Australia and Fiji 2004
For the Australia/Fiji study tour, Dr. Jane Sabes, professor of political science, and a group of 27 students departed for Australia on May 3, intent on examining that country's relationship with its indigenous population.
The idea for the tour grew out of a comparative politics class Sabes offered during the spring semester. That class studied the histories of various countries and regions--from Canada to Australia to Central and South America--and the relationships that colonists evolved with indigenous peoples. According to Sabes, the area of study "may seem to be a matter of small consequence when looking at Indians who constitute only 2% of the U.S., Canadian, and Australian census. But, given that first nation people constitute as much as 46% of many South American countries, along with their political activism, the issue of indigenous populations is yet a long way from being fairly resolved."
The three-week tour gave students an opportunity to meet with aboriginal guides, historians, government officials, and professors from the Australia National University. The tour of Australia also included a visit to the Australian national senate while it was in session.

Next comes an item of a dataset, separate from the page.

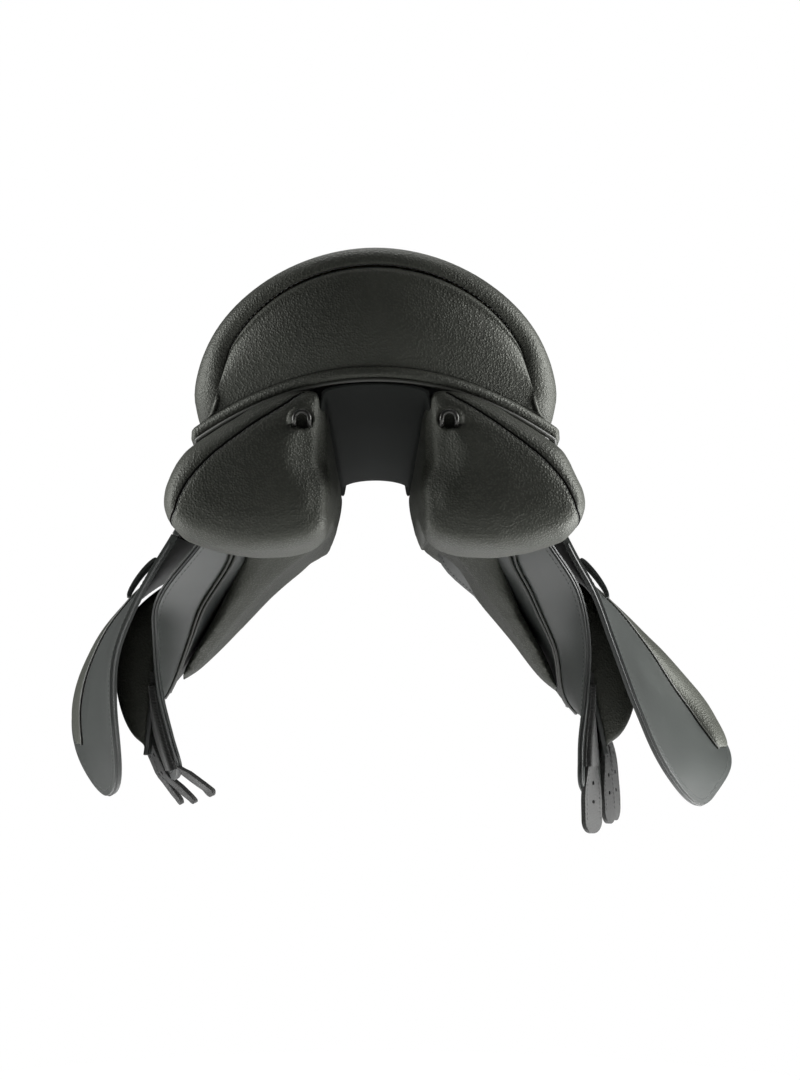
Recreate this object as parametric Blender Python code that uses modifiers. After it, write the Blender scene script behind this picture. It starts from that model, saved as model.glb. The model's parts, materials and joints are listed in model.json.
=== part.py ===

According to Richard Sylvester, a student in the class, "a large part of this trip was looking for a different perspective, something more current and more rounded than what the books say." Dr. Sabes concurs, explaining that such study tours "expand the classroom, moving students beyond secondary sources and connecting them with firsthand accounts of issues of prime importance in this world of ours."
While in Fiji at the Vatuvonu School, students spent their time performing mission work that entailed painting houses, planting flowers, and constructing tables and other teaching implements for use in classrooms. The group was also invited to the Island of Kiowa by the island's tribal Chief, and while there, students were able to talk with native islanders about their way of life and government.
Sylvester called the trip "a truly once-in-a-lifetime opportunity." Like his fellow students, he believes he now has "a better understanding and a deeper appreciation for another culture and that is quality time well spent."